The ordered Bell number $a(n)$ counts the number of faces in the Coxeter complex associated with a Coxeter group of type $A_{n-1}$. Here, a Coxeter group can be thought of as a finite system of reflection symmetries, closed under repeated reflections, whose mirrors partition a Euclidean space into the cells of the Coxeter complex. For instance, $a(3)=13$ corresponds to $A_2$, the system of reflections of the Euclidean plane across three lines that meet at the origin at $60^\circ$ angles. The complex formed by these three lines has 13 faces: the origin, six rays from the origin, and six regions between pairs of rays.

Kemeny (1956) uses the ordered Bell numbers to analyze n-ary relations, mathematical statements that might be true of some choices of the $n$ arguments to the relation and false for others. He defines the "complexity" of a relation to mean the number of other relations one can derive from the given one by permuting and repeating its arguments. For instance, for $n=2$, a relation on two arguments $x$ and $y$ might take the form $y=f(x)$. By Kemeny's analysis, it has $a(n)=3$ derived relations. These are the given relation $y=f(x)$, the converse relation $x=f(y)$ obtained by swapping the arguments, and the unary relation $x=f(x)$ obtained by repeating an argument. (Repeating the other argument produces the same relation.)

Ellison & Klein (2001) apply these numbers to optimality theory in linguistics. In this theory, grammars for natural languages are constructed by ranking certain constraints, and (in a phenomenon called factorial typology) the number of different grammars that can be formed in this way is limited to the number of permutations of the constraints. A paper reviewed by Ellison and Klein suggested an extension of this linguistic model in which ties between constraints are allowed, so that the ranking of constraints becomes a weak order rather than a total order. As they point out, the much larger magnitude of the ordered Bell numbers, relative to the corresponding factorials, allows this theory to generate a much richer set of grammars.

===Other===
If a fair coin (with equal probability of heads or tails) is flipped repeatedly until the first time the result is heads, the number of tails follows a geometric distribution. The moments of this distribution are the ordered Bell numbers.

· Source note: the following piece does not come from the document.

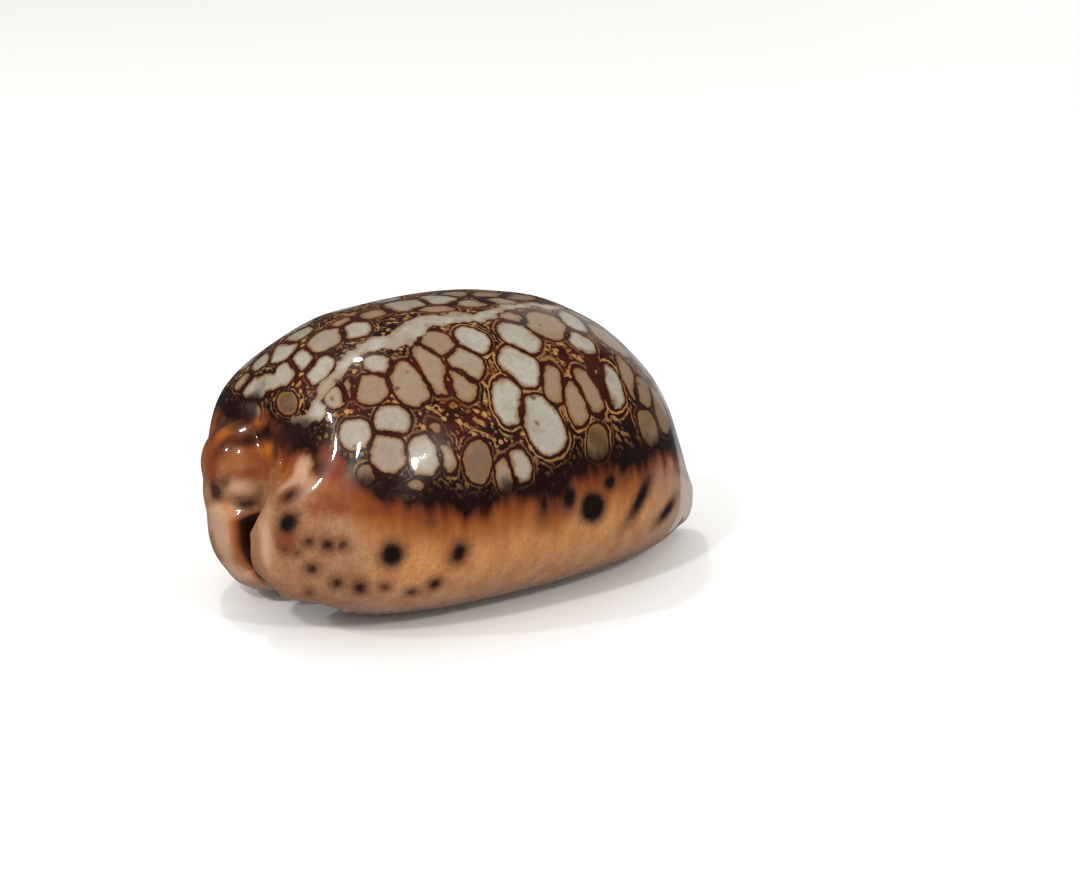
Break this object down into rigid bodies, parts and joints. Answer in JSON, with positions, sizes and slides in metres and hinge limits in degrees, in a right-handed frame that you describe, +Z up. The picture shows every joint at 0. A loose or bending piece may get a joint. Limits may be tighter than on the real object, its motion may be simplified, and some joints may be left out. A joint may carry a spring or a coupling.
{
  "type": "cowrie shell",
  "caption": "Glossy egg-shaped sea shell with a domed back, thick rounded margins, a toothed slit along its flat base and a notch at each end",
  "frame": {"origin": "On the surface the shell stands on, under the middle of its length and width", "axes": "+X to the anterior end, -X to the posterior end where the spire is buried, -Y to the outer lip's side, +Y to the columella's side, +Z up from the toothed base to the back"},
  "size_m": [0.0693, 0.0458, 0.0374],
  "materials": {
    "glossy_shell": "polished natural enamel, dark brown net over pale cells on the back, tan spotted margins"
  },
  "bodies": {
    "root": {"shell": "glossy_shell"}
  },
  "joints": []
}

Although the ordinary generating function of the ordered Bell numbers fails to converge, it describes a power series that (evaluated at $\tfrac1n$ and then multiplied by $\tfrac2n$) provides an asymptotic expansion for the resistance distance of opposite vertices of an $n$-dimensional hypercube graph. Truncating this series to a bounded number of terms and then applying the result for unbounded values of $n$ approximates the resistance to arbitrarily high order.

In the algebra of noncommutative rings, an analogous construction to the (commutative) quasisymmetric functions produces a graded algebra WQSym whose dimensions in each grade are given by the ordered Bell numbers.

In spam filtering, the problem of assigning weights to sequences of words with the property that the weight of any sequence exceeds the sum of weights of all its subsequences can be solved by using weight $W(n)$ for a sequence of $n$ words, where $W(n)$ is obtained from the recurrence equation
$$W(n)=1+\sum_{k=1}^{n-1}\binom{n}{k}W(n-1),$$
with base case $W(1)=0$. This recurrence differs from the one given earlier for the ordered Bell numbers, in two respects: omitting the $W(0)$ term from the sum (because only nonempty sequences are considered), and adding one separately from the sum (to make the result exceed, rather than equalling, the sum). These differences have offsetting effects, and the resulting weights are the ordered Bell numbers.